ARTIGOS

A pandemia e uma estranha língua universal

.

Por RICARDO A. FERNANDES, [email protected]
[email protected]

Publicado em 21/10/2021 às 18:50

Era novembro, já faz alguns anos. Na sala de desembarque, o país se apresentou com o som estridente dos fiapos de tecido plastificado que roçavam o metal nas laterais da esteira de bagagem. Nada das malas. As placas informativas, com mensagens em cirílico, tampouco ajudavam. Talvez estivesse em outro país do leste europeu, tenha entrado no avião errado. Após intermináveis minutos, as malas surgiram.

A belíssima Moscou à noite e o banco aquecido do carro atenuaram a impressão cadavérica do vento gelado no nariz e orelhas. Mas os hotéis estavam lotados e, por conta disso, o pessoal da firma havia reservado uma acomodação num local distante, com banheiro coletivo. Soube disso ao falar com a recepcionista que, com um inglês arrastado e sem muita vontade de se fazer entender, não me deixou com outra opção a não ser pegar a chave do quarto. O banheiro coletivo não seria problema se os corredores da hospedagem tivessem aquecimento. Nos dias seguintes, sair do tal quarto à noite era um grande desafio.

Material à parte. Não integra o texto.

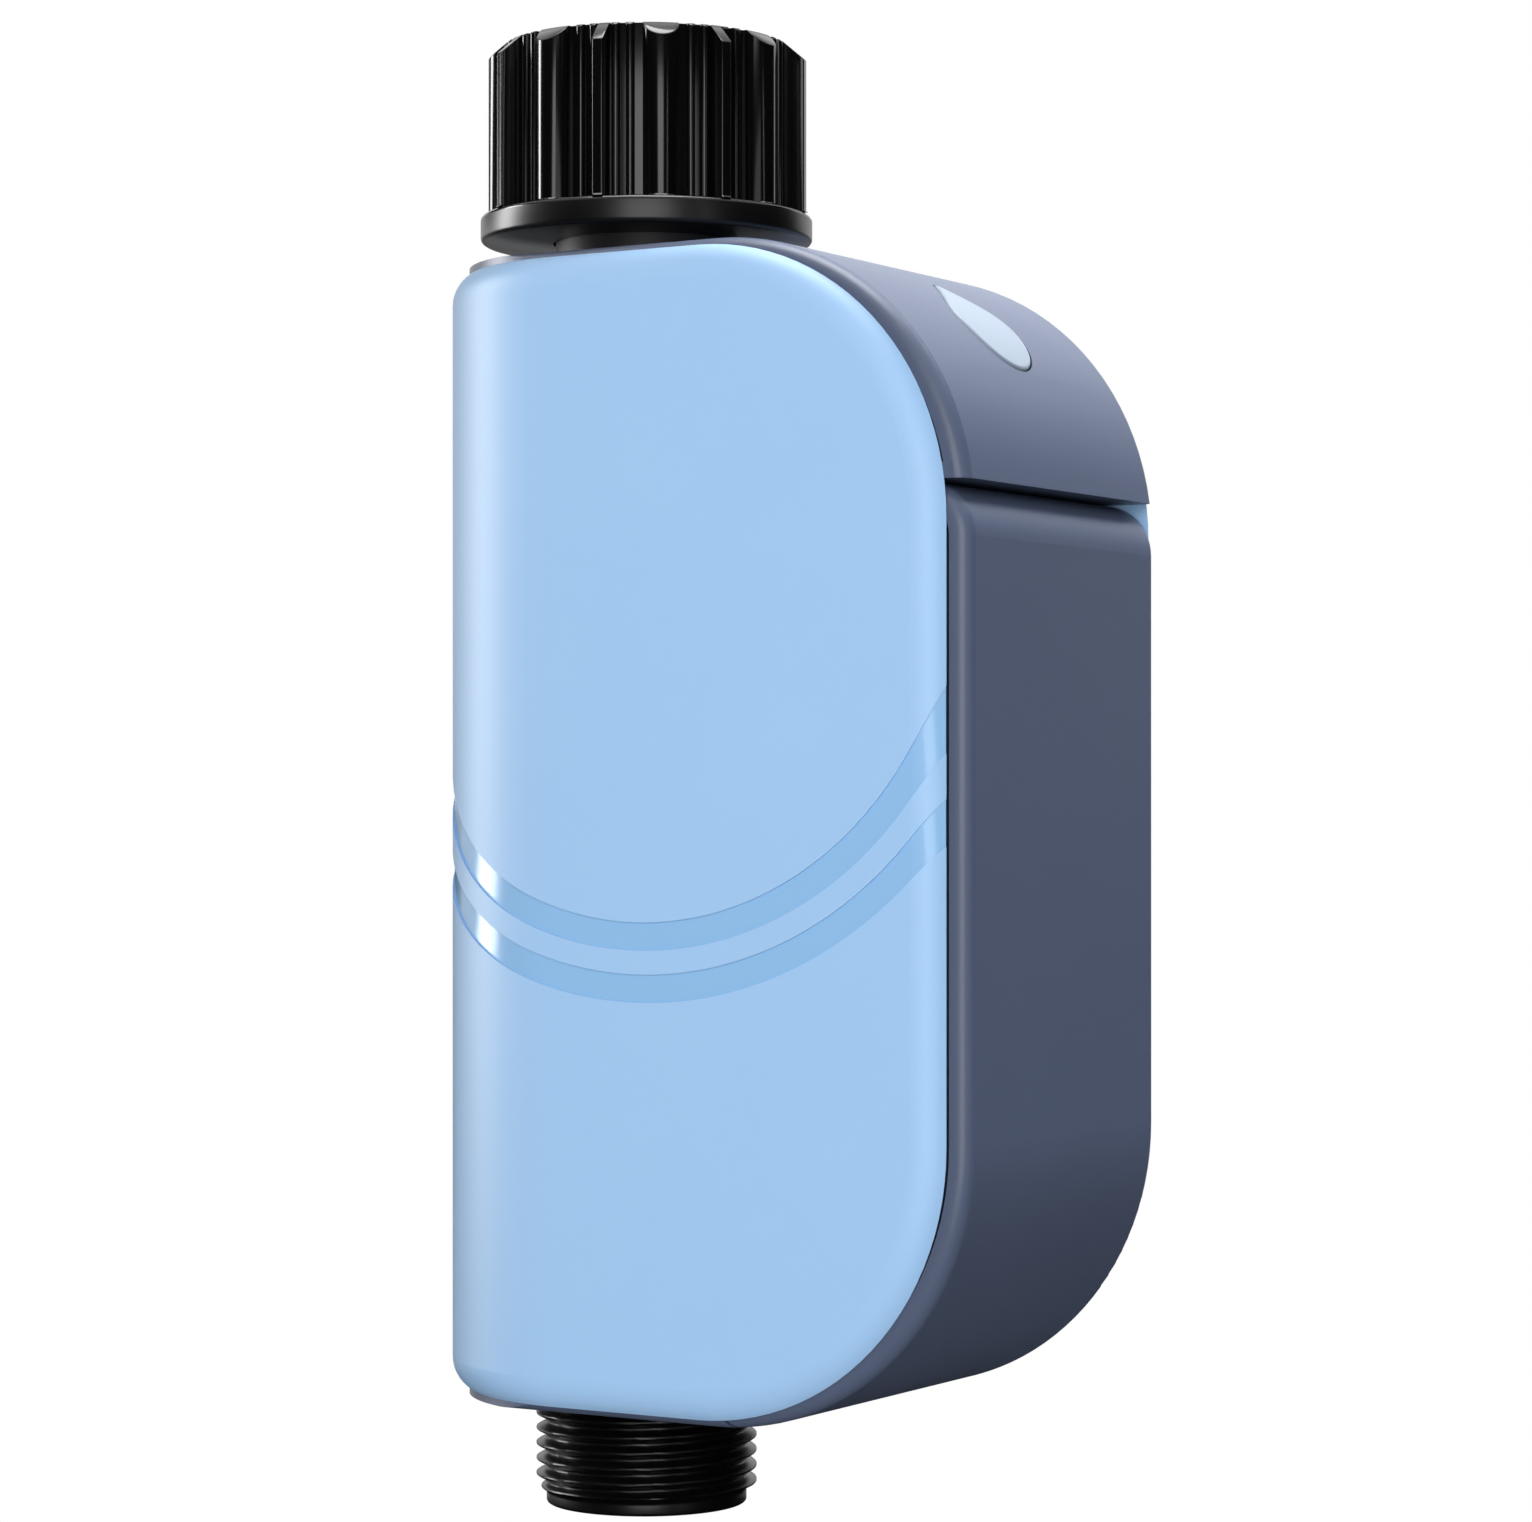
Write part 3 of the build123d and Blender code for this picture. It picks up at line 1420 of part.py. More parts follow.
# Screws that hold the rear shell
with BuildPart() as shell_screws:
    head_y = body_half_depth - screw_head_height
    for x, z in post_places:
        with Locations(Plane((x, head_y, z), z_dir=(0, 1, 0))):
            Cylinder(
                screw_head_radius, screw_head_height,
                align=(Align.CENTER, Align.CENTER, Align.MIN),
            )
            Cylinder(
                screw_radius, screw_length + skin_wall - screw_head_height,
                align=(Align.CENTER, Align.CENTER, Align.MAX),
            )
        with BuildSketch(Plane((x, body_half_depth, z), z_dir=(0, 1, 0))):
            Rectangle(shell_slot_length, shell_slot_width)
            Rectangle(shell_slot_width, shell_slot_length)
        extrude(amount=-shell_slot_depth, mode=Mode.SUBTRACT)
shell_screws.part.label = "shell_screws"
export_step(shell_screws.part, "parts/shell_screws.step")
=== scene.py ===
# %% [markdown]
# # A smart water timer for a garden tap
# This file is a lesson in cells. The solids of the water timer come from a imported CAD
# model, which is the fixed frame: nothing in it is moved. Blender adds what the eye wants:
# the plastic's grain, the threads as true spirals, soft light and a camera.

import json
import math

import bpy
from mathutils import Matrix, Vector


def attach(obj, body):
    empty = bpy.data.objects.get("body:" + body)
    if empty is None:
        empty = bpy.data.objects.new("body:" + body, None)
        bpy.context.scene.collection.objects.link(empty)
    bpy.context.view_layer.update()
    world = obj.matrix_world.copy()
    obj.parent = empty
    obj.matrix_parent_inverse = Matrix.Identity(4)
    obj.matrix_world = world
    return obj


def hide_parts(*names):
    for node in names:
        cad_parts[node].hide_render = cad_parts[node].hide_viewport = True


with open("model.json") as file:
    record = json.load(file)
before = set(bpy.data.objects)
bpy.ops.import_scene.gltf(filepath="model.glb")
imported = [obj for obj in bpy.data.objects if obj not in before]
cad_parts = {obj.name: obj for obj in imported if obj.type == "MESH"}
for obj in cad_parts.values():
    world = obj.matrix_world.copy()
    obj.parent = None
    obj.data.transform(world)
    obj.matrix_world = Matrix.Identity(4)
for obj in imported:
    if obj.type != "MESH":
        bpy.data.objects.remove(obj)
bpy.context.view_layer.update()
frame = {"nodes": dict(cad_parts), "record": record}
nodes = frame["nodes"]
MM = 0.001

# %% [markdown]
# ## Colour
# Paint shops and photographs give colours as sRGB hex values. Blender's sockets want
# linear light, so one function turns the one into the other.

# %% Hex colour to linear light
def hex_colour(code):
    channels = [int(code[i:i + 2], 16) / 255 for i in (0, 2, 4)]
    linear = [c / 12.92 if c <= 0.04045 else ((c + 0.055) / 1.055) ** 2.4 for c in channels]
    return (*linear, 1.0)


print("mid grey in linear light:", round(hex_colour("808080")[0], 3))

# %% [markdown]
# ## Camera
# The photograph was taken from a little to the right of the front, from about half a
# metre away, with the lens level: upright edges stay upright. A level lens with a
# vertical shift keeps them so. The angle and the distance were fitted to the case's edges.

# %% Camera
scene = bpy.context.scene
PHOTO_WIDTH = 1532
PHOTO_HEIGHT = 1522
FOCAL_PIXELS = 4128.1
HORIZON_ROW = 809.25
CAMERA_PLACE = Vector((268.9, -417.0, -78.7)) * MM
CAMERA_TURN = math.radians(31.16)

camera_data = bpy.data.cameras.new("photo_camera")
camera_data.sensor_width = 36.0
camera_data.lens = FOCAL_PIXELS / PHOTO_WIDTH * camera_data.sensor_width
camera_data.shift_y = (HORIZON_ROW - PHOTO_HEIGHT / 2) / PHOTO_WIDTH
camera_data.clip_start = 0.01
camera = bpy.data.objects.new("photo_camera", camera_data)
camera.location = CAMERA_PLACE
camera.rotation_euler = (math.radians(90), 0, CAMERA_TURN)
scene.collection.objects.link(camera)
scene.camera = camera
scene.view_settings.view_transform = "Standard"
print("lens:", round(camera_data.lens, 2), "mm, shift:", round(camera_data.shift_y, 4))

# %% [markdown]
# ## Backdrop and light
# The photograph has a plain white ground. The world is white to the camera and to
# mirror-like reflections, and a quieter grey to everything else, so that the plastics
# keep their written colours. The timer hangs from a tap, so the floor is well below it.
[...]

Fiquei alguns meses na cidade. Em pouco tempo, aluguei um apartamento. Fiz amigos moscovitas com quem converso até hoje, passada mais de uma década. Tenho ótimas lembranças do período. Mas a percepção de desamparo das primeiras horas no norte do mundo permaneceu alojada em algum canto da memória.

Nos últimos meses, a vacinação avança e a vida fora de casa, aos poucos, volta a acontecer. Ando na minha cidade natal e tenho a impressão de estar em terra estrangeira. Os nomes das ruas me dizem onde estou. Mas, nas calçadas, sombras de novas construções de metal e vidro cortam os passos dos pedestres. Edifícios se ergueram ligeiros como foguetes da antiga CCCP, regados pelo dinheiro da especulação imobiliária. Não reconheço a paisagem. Volta a lembrança do desamparo gelado na Rússia. Que se esvai em instantes, pois devo me concentrar em desviar dos buracos no asfalto, velhos conhecidos.

Na volta para casa, paro num bar. Peço um lanche e me esforço para ouvir a voz por trás da máscara do atendente. Ele me pergunta algo. Não compreendo. Evito prolongar o assunto e concordo com um movimento de cabeça. Espero não me arrepender ao receber o pedido. Tenho a impressão de que me comunicava melhor na gelada capital do Norte do que a três quarteirões da casa onde vivi a infância.

Duas mesas à direita, sem máscara, um casal discute sobre quem deve lavar a louça. Ouço que o combinado, após demitirem a funcionária da residência, era um revezamento da tarefa. Pelo jeito, o assunto vai longe. Próximo ao balcão, um rapaz pede esmolas. Está sem serviço. Diz não ter o que comer, que sua esposa também perdeu o emprego, enquanto ouve a discussão do casal. Seriam os antigos patrões da sua companheira? O atendente não dá margem a conversa. No bar, todos falam em português, mas parecem ouvir outra língua. Não há espaço para diálogo.

Chego em casa, ligo o computador. Leio a notícia de que as redes sociais, ao incentivarem o ódio, ganham engajamento. O único compromisso é com a repulsa ao outro, esse o meio de vida atual. A pandemia matou, no mundo, milhões de pessoas. Também por causa dela passamos a conviver virtualmente, afastados de amigos, parentes e colegas de trabalho. Reclusos, desenvolvemos um discurso limitado a poucos caracteres. Com algum esforço, nosso poder de síntese se aperfeiçoará. Até que nos comuniquemos apenas por emojis, numa língua universal. Aqui e na Rússia. Na ausência de palavras, como não se afastar da pessoa ao lado?

Publicitário, escritor e vice-presidente da União Brasileira de Escritores (UBE-SP). Autor do romance “Através”.